General Discussion: Full Patient History:
The patient is a 19-month-old infant girl with idiopathic infantile spasms and refractory seizures. The patient experienced a seizure approximately 33 minutes into the uptake phase of the FDG-PET study.
General Discussion:
Epilepsy intractable to multiple medications requires evaluation for surgical treatment. This evaluation typically includes video monitored electroencephalogram (video-EEG), and FDG-PET and/or cerebral perfusion SPECT studies.

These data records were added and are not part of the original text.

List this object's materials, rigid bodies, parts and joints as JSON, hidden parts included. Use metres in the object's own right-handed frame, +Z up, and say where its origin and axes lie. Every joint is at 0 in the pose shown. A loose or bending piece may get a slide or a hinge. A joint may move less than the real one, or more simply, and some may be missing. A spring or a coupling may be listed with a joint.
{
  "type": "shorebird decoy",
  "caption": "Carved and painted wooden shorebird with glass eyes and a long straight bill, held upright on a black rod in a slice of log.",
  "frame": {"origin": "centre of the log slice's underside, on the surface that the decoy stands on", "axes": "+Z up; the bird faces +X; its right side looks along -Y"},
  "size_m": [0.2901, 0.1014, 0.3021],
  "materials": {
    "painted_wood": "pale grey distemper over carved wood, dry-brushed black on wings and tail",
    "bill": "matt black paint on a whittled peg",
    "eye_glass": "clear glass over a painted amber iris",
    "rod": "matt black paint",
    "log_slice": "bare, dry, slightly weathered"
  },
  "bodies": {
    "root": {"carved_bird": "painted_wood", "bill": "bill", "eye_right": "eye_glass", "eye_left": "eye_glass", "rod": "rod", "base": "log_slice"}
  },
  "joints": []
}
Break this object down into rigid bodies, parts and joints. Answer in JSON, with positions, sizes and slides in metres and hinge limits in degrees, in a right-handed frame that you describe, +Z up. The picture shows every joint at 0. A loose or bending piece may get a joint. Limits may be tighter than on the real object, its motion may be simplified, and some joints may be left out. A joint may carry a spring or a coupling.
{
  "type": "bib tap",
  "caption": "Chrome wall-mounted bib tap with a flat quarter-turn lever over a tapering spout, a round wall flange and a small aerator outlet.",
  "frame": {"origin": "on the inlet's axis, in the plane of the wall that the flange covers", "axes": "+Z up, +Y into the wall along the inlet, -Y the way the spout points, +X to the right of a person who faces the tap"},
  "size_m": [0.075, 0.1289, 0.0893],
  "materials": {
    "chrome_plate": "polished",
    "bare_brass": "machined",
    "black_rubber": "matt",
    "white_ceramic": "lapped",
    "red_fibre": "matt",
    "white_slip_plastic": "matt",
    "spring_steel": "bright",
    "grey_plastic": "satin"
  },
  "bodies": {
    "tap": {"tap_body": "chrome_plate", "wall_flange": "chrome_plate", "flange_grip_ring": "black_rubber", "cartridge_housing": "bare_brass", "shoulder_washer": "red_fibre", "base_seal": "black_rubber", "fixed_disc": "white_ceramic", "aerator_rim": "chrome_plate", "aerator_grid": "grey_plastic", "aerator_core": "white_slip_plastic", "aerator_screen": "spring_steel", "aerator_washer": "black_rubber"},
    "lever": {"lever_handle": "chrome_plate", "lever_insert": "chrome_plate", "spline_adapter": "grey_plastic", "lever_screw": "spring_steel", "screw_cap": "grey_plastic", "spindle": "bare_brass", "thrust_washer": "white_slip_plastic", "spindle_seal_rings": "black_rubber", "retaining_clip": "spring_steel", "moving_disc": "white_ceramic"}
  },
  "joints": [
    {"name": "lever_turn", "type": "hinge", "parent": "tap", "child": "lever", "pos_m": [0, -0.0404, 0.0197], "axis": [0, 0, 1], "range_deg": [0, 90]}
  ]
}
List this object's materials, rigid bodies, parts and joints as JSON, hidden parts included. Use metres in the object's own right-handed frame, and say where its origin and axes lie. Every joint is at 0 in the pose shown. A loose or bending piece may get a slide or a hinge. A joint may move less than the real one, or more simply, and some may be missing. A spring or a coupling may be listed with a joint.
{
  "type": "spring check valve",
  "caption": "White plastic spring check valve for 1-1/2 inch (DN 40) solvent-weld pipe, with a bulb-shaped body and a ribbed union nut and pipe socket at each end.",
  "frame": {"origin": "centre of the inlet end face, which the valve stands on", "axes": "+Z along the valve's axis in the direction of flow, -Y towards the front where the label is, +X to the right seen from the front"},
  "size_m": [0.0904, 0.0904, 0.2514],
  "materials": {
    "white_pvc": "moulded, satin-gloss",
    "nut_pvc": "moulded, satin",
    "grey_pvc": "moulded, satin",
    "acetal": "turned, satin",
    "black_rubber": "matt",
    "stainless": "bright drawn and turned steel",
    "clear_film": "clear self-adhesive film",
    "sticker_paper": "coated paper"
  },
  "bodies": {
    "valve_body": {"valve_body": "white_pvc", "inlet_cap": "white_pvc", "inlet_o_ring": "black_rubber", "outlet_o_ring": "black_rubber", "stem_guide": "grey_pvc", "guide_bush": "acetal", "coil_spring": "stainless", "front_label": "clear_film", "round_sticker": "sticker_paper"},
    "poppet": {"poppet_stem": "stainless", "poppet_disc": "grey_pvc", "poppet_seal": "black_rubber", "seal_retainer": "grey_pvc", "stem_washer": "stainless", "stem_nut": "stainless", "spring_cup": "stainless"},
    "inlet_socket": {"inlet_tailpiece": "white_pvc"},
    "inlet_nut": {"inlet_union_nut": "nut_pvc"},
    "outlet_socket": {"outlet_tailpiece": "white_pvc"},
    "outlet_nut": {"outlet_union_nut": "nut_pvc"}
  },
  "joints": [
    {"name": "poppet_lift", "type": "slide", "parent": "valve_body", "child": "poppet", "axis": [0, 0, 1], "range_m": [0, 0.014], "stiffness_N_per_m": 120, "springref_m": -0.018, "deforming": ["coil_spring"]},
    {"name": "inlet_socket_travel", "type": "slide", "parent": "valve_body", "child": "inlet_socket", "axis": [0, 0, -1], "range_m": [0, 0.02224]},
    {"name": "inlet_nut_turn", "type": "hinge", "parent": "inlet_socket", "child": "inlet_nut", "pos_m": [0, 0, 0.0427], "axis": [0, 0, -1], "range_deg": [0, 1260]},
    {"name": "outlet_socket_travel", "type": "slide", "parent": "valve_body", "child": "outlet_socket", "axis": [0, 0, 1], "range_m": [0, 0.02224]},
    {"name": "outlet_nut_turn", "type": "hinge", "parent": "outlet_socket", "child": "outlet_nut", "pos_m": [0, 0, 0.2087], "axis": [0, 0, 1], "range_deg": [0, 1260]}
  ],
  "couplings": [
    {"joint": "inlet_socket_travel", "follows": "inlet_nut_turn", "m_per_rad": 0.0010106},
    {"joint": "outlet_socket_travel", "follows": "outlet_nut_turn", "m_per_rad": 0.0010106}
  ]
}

In this case, the infant patient was diagnosed with infantile spasm, age-dependent myoclonic seizures that occur with an incidence of 25:100,000. The most common causes are congenital malformations, perinatal asphyxia, and tuberous sclerosis. It can also be part of Aicardi syndrome, along with agenesis of corpus callosum and retinal malformation. Her brain MRI did not reveal any abnormality. Hence FDG-PET study was performed in hope for identifying an epileptogenic focus for intervention.

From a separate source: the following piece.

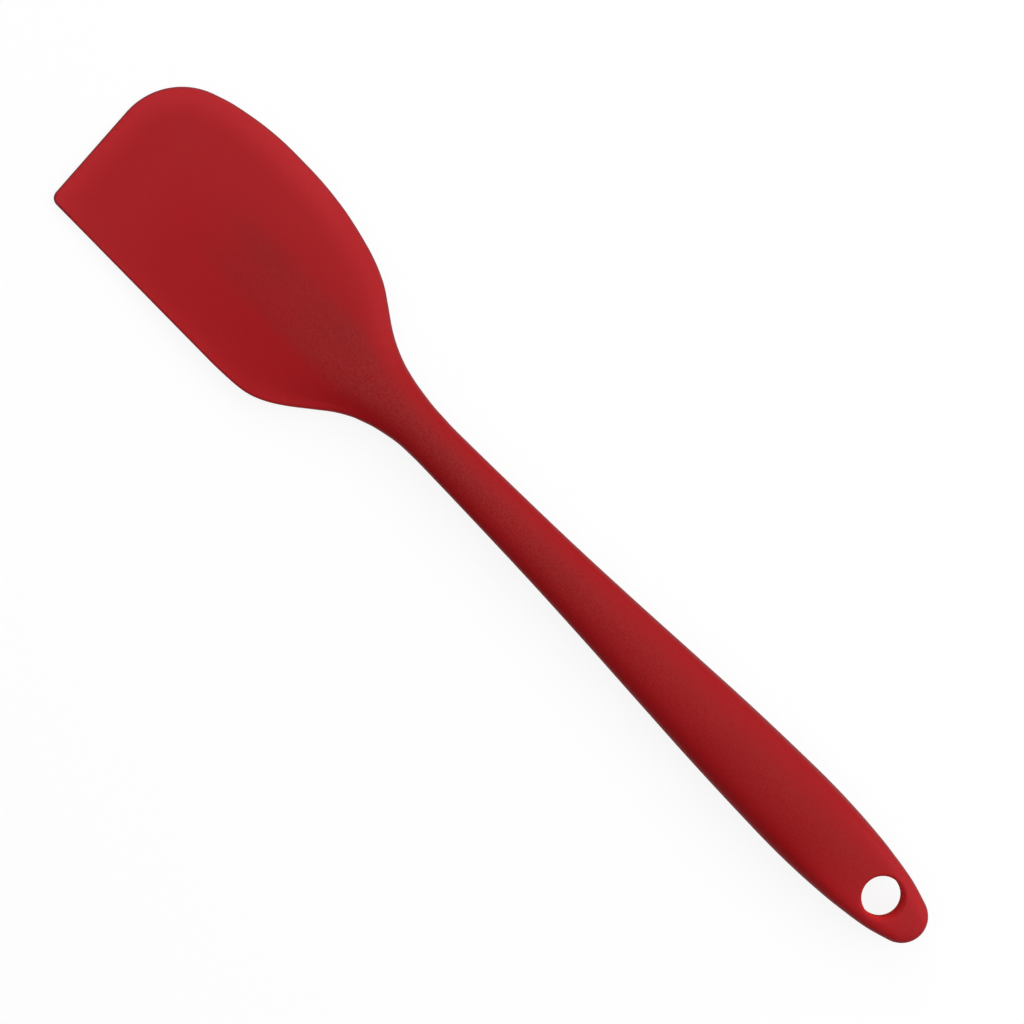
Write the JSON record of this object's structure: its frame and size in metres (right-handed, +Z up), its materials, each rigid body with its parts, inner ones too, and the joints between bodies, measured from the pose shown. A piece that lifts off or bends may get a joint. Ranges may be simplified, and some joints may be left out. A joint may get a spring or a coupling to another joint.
{
  "type": "silicone spatula",
  "caption": "One-piece silicone spatula: thin blade with a squared tip, one straight and one rounded side, slim neck, plump oval grip and a hanging hole in the tail.",
  "frame": {"origin": "on the surface that the spatula lies on, under the middle of its overall box", "axes": "+X from the blade tip to the tail along the handle, +Y across the blade to its rounded side, +Z up"},
  "size_m": [0.28, 0.0506, 0.0136],
  "materials": {
    "silicone": "matte red silicone rubber with a fine moulded grain",
    "steel": "stamped stainless strip, as rolled",
    "nylon": "black glass-filled nylon, as moulded"
  },
  "bodies": {
    "root": {"silicone_skin": "silicone", "steel_spine": "steel", "grip_core": "nylon"}
  },
  "joints": []
}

FDG-PET study is used to evaluate metabolic activity of the brain, specifically the cortices and subcortical nuclei, only during the interictal state. Immature normal brain typically demonstrates hypermetabolism in bilateral sensorimotor cortex, thalami, and cerebellar vermis. By 1 year of age, a normal infant has FDG uptake pattern resembling that of a normal adult.
As this case demonstrates, ictal FDG-PET is not useful because the long uptake phase covers the entire ictal event and extends into the postictal state. The resultant image would not be true representation of the initial phase of an ictal state, where the epileptogenic location might be identified as a hypermetabolic focus. This study was intended to capture the interictal state. Due to high frequency of this patient’s seizures, an incidental seizure occurred 33 minutes after radiophamaceutical injection, well into the uptake phase. The seizure activity yield this study nondiagnostic, as hypermetabolic areas likely represent spread of seizure activity, rather than true epileptogenic sites (Figure 1, Figure 2, Figure 3, and Figure 4).
In the interictal state, epileptogenic focus is known to be hypometabolic in the interictal state, and hypermetabolic in the ictal state. Hence, on an interictal FDG-PET study, focal hypometabolism in the cerebral cortex is interpreted as potential epileptogenic focus, unless any abnormality is identified on brain MRI to explain this finding. Hypometabolic area related to an epileptogenic focus can be much larger than the focus itself, as it represents area affected by the seizure focus, and not just the focus itself. Therefore, often the study is clinically useful only to demonstrate which side the seizure might be coming from (lateralization), rather than the exact epileptogenic focus. The sensitivity for identifying lateralization is about 70%.